When the local council want to repair a road, they put up signs. We are told, if possible, when the work will take place and apologies for inconvenience are offered. We accept this, vital repairs, renewal of surfaces etc., are necessary for a better and safer road and we are prepared for the necessary bother. This Advent, let us put up a spiritual sign to the world. We as a people are standing back and doing some essential repair work. We will be all the better, fit for purpose, people from whom others will benefit. God willing, we will have no more spiritual/attitudinal potholes. The Lord’s path will be smooth and obstacle free.

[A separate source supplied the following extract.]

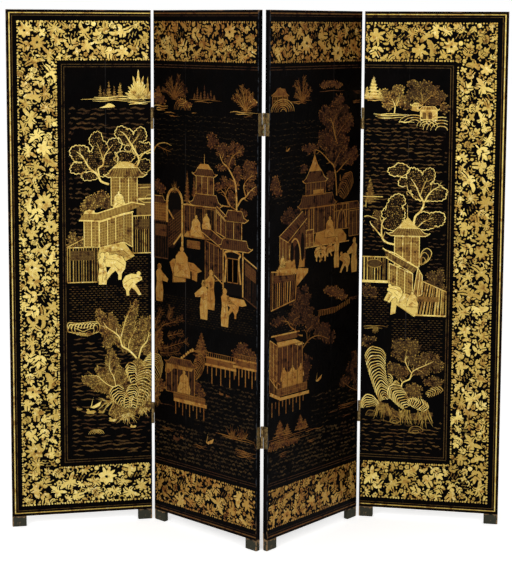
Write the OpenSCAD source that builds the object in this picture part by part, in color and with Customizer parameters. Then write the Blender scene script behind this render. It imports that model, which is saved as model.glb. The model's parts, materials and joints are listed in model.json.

A little girl was struggling with her sums and she went to her neighbour for help. She asked the elderly gentleman would he give her assistance. He was happy to do so. Her maths improved but when her parents found out they were embarrassed their little girl had bothered the man with her homework. The elderly man was Albert Einstein. He said that he thoroughly enjoyed sharing his knowledge with their little girl and was happy that she had asked him to help. He told the parents that teaching their daughter had re-earthed him in the joy of teaching. His life was so theoretical and speculative and as such a little dry and unsatisfying. He was reminded his greatest joy was to teach, and for that he was very grateful that the little girl had brought her thirst for knowledge to his door. Einstein’s brilliant, highly intelligent mind was refreshed by the simple sums of a little girl. Advent is opportunity knocking on our door. But it comes as teacher, we must listen and learn. Let its message enter into our hearts and story anew. May it help us all rediscover the greatest joy: Jesus is Lord of our past, our present and future. All that matters are His gifts to us. Let us be thankful to God for His blessings – gratitude is always the best place to start.